*AIM:*
Reproduce exactly the lines from the one containing "rest = surface_tree([front, collar, casing]" down to the one containing "a braided drawcord.", including both of those lines, and nothing else.

*MATERIAL FOR THIS TASK:*

- - - - -

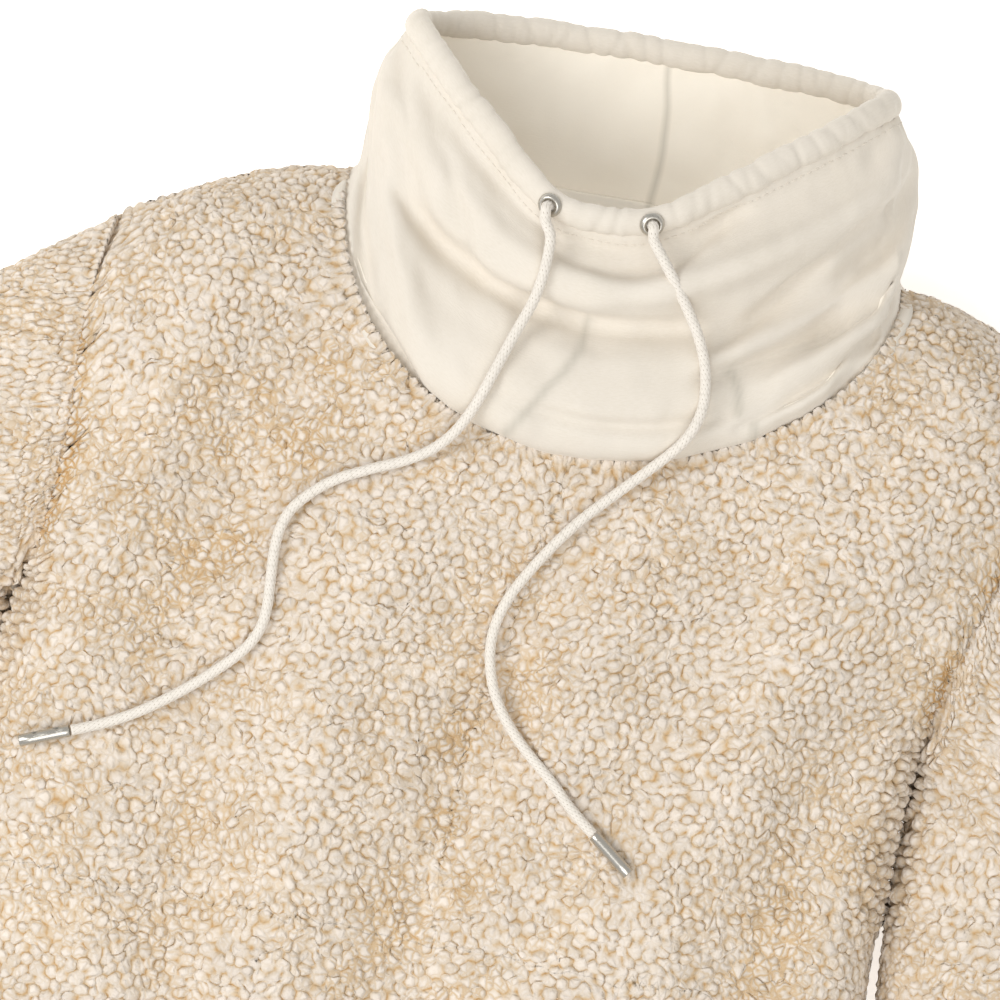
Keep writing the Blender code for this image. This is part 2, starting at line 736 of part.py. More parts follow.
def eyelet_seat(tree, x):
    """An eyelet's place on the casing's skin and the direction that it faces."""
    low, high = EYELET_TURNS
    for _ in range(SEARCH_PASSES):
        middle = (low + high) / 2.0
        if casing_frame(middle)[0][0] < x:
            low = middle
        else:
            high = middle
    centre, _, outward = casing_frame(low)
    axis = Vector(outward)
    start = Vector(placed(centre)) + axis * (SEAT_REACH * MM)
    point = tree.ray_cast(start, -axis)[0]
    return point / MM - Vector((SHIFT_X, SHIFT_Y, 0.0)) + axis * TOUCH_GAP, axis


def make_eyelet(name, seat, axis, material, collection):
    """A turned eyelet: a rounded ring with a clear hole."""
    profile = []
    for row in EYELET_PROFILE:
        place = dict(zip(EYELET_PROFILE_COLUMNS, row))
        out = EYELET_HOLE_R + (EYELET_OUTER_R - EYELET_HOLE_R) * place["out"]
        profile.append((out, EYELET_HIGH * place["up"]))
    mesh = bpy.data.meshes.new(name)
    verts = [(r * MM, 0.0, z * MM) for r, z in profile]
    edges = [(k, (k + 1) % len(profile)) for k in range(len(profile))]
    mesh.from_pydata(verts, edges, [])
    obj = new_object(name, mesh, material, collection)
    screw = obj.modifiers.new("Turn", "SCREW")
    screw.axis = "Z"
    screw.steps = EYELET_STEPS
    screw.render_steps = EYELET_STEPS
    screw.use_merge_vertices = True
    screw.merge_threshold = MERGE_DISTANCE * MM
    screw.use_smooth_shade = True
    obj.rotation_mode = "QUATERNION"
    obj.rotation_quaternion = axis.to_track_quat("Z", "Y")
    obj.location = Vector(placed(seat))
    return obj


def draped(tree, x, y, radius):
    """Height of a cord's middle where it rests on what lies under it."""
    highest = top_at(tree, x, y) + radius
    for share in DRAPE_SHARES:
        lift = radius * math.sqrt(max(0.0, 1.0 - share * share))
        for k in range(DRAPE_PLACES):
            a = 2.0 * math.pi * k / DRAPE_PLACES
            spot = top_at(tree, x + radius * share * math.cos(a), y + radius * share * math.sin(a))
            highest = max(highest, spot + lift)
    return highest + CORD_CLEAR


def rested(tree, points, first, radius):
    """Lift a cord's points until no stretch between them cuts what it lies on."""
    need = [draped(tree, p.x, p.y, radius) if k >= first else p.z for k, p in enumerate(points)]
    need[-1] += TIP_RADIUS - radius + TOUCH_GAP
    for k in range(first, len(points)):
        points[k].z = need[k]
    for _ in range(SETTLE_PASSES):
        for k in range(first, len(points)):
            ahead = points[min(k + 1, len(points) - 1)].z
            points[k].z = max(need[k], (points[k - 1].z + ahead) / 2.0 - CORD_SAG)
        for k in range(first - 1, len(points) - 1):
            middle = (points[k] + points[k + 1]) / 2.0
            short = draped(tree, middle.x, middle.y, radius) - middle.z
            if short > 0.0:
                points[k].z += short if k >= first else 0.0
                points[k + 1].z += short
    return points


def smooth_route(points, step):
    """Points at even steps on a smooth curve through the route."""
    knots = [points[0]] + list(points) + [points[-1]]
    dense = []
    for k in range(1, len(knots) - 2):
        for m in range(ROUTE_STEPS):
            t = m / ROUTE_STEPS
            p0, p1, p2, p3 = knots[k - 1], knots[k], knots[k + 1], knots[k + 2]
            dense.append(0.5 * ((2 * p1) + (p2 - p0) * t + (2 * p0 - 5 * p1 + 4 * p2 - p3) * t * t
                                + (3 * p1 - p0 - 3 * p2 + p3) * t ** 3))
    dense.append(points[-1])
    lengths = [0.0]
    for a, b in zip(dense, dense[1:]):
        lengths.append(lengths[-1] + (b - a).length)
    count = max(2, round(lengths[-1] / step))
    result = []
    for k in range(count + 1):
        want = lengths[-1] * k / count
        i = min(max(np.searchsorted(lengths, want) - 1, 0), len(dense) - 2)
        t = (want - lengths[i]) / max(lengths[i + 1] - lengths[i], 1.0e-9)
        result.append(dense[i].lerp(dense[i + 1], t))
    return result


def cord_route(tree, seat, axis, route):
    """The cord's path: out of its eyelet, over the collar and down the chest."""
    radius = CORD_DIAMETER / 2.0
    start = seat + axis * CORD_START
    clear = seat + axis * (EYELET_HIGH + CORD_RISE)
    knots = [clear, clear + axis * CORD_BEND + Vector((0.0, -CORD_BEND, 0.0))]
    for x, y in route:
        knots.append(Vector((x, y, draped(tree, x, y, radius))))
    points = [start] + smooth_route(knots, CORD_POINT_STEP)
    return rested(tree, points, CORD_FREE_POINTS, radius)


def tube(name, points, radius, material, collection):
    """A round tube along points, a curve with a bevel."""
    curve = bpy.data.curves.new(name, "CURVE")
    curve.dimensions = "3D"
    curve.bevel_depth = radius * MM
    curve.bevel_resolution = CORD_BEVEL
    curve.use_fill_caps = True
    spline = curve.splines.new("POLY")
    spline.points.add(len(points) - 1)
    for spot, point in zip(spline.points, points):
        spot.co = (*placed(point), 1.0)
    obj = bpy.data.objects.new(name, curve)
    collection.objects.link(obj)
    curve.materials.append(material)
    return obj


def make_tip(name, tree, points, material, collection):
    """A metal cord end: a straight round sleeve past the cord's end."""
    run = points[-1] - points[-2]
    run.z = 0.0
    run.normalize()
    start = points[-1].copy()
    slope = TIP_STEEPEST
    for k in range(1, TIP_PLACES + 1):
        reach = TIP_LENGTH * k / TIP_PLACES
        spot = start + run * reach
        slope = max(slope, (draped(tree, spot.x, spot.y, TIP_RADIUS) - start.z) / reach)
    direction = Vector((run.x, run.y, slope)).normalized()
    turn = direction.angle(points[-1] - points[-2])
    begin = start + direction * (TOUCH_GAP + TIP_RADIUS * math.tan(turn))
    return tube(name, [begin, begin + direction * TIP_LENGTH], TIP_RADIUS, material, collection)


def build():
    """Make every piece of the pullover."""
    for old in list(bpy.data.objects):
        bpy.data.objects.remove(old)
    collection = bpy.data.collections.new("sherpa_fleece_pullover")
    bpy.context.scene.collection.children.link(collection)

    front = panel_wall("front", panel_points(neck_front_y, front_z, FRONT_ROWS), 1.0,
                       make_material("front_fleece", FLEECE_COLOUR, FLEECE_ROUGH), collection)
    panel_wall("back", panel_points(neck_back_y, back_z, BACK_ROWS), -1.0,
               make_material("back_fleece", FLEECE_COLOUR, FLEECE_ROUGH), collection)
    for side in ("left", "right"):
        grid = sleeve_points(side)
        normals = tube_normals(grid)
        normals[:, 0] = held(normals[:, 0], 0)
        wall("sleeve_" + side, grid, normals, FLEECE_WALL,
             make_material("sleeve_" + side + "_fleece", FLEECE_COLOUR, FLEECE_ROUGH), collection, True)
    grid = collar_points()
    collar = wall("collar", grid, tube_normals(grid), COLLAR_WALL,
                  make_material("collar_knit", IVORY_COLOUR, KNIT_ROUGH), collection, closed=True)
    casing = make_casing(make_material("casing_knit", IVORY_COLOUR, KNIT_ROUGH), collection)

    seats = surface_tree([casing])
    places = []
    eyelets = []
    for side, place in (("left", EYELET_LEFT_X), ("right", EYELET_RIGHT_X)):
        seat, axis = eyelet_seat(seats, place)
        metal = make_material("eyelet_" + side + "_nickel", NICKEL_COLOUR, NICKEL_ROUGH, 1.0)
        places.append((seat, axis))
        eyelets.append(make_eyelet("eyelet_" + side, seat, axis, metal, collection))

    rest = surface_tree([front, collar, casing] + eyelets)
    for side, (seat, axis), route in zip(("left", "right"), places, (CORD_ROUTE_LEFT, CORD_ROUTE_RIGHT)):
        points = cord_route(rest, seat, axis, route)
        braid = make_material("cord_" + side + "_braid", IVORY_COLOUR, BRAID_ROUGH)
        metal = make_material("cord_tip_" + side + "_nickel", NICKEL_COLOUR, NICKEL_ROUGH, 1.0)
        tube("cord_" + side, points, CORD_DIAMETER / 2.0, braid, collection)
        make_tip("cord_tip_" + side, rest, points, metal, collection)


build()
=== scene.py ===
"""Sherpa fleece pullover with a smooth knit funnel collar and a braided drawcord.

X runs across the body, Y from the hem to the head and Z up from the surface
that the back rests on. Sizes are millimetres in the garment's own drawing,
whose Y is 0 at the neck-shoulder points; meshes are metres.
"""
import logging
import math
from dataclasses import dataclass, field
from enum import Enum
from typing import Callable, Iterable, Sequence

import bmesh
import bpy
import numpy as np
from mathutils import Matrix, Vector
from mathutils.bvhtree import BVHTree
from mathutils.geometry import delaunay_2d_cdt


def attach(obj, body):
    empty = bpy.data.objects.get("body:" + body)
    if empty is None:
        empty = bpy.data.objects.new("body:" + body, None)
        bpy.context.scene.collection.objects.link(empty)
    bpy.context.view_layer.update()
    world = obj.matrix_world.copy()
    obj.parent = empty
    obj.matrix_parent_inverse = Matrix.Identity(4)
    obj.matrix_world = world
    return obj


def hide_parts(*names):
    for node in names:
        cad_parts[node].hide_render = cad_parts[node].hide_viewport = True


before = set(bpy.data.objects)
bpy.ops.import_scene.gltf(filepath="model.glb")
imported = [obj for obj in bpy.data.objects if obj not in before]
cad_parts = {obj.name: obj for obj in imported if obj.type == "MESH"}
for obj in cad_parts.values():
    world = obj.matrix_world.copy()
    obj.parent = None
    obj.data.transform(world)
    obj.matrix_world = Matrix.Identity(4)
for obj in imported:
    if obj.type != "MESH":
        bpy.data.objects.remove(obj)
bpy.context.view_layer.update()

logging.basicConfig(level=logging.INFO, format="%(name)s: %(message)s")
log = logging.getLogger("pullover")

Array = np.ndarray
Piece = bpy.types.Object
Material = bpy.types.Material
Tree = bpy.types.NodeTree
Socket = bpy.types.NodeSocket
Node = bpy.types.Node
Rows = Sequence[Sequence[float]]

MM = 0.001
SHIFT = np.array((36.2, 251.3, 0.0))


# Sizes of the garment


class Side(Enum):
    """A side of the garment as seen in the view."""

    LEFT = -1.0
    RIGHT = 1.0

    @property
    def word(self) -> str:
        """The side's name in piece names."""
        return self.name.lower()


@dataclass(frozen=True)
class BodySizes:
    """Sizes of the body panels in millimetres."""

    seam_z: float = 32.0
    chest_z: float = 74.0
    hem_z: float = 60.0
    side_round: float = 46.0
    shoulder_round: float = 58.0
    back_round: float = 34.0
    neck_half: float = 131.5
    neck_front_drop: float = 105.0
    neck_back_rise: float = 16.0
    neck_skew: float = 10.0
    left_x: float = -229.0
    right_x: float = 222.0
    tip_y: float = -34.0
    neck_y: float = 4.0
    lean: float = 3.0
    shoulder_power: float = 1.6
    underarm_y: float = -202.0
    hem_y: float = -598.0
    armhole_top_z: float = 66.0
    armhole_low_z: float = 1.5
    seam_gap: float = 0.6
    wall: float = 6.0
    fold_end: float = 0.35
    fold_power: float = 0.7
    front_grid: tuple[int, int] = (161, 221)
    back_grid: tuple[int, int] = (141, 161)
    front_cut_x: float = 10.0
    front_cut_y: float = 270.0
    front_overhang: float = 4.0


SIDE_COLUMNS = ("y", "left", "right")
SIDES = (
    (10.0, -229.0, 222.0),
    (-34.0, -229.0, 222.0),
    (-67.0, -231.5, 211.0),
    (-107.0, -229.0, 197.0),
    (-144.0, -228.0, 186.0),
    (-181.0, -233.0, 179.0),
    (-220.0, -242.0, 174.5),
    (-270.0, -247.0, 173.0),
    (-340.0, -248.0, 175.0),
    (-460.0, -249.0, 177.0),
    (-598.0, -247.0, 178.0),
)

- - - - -

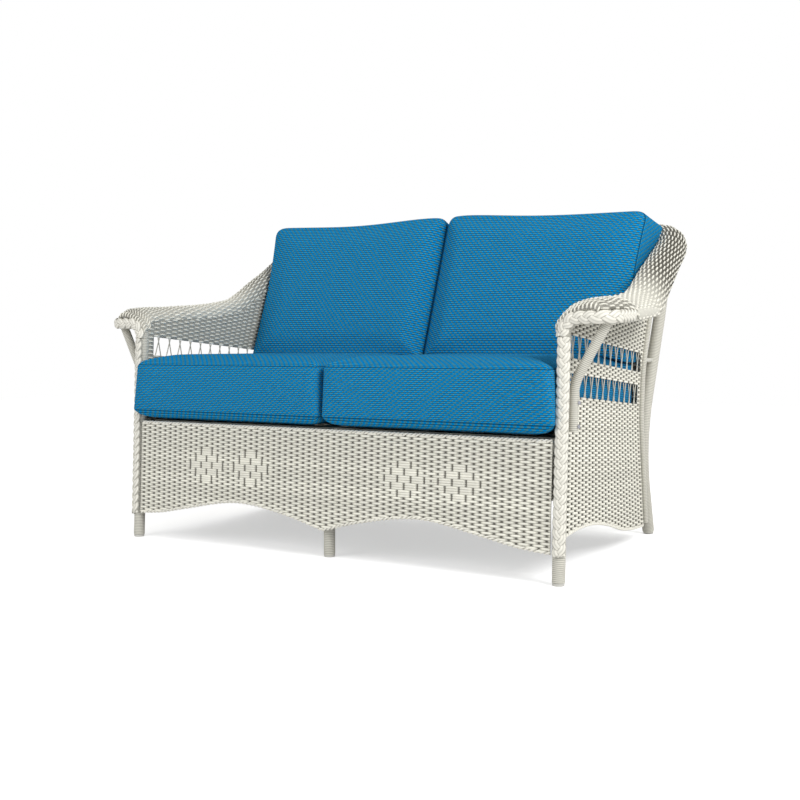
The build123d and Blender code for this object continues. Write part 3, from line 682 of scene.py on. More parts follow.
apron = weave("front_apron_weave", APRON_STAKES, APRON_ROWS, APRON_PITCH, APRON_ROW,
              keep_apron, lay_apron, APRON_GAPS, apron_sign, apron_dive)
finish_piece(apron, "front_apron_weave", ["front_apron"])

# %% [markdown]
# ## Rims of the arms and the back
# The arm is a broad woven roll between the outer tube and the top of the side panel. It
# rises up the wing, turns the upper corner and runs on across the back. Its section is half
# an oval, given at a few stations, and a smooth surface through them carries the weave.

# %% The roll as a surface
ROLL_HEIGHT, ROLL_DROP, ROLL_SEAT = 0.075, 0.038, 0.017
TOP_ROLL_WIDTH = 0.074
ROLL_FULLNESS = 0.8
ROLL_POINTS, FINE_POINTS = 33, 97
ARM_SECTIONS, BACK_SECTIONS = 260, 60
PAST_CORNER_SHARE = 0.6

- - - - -

*RESPONSE TO THIS TASK:*
    rest = surface_tree([front, collar, casing] + eyelets)
    for side, (seat, axis), route in zip(("left", "right"), places, (CORD_ROUTE_LEFT, CORD_ROUTE_RIGHT)):
        points = cord_route(rest, seat, axis, route)
        braid = make_material("cord_" + side + "_braid", IVORY_COLOUR, BRAID_ROUGH)
        metal = make_material("cord_tip_" + side + "_nickel", NICKEL_COLOUR, NICKEL_ROUGH, 1.0)
        tube("cord_" + side, points, CORD_DIAMETER / 2.0, braid, collection)
        make_tip("cord_tip_" + side, rest, points, metal, collection)


build()
=== scene.py ===
"""Sherpa fleece pullover with a smooth knit funnel collar and a braided drawcord.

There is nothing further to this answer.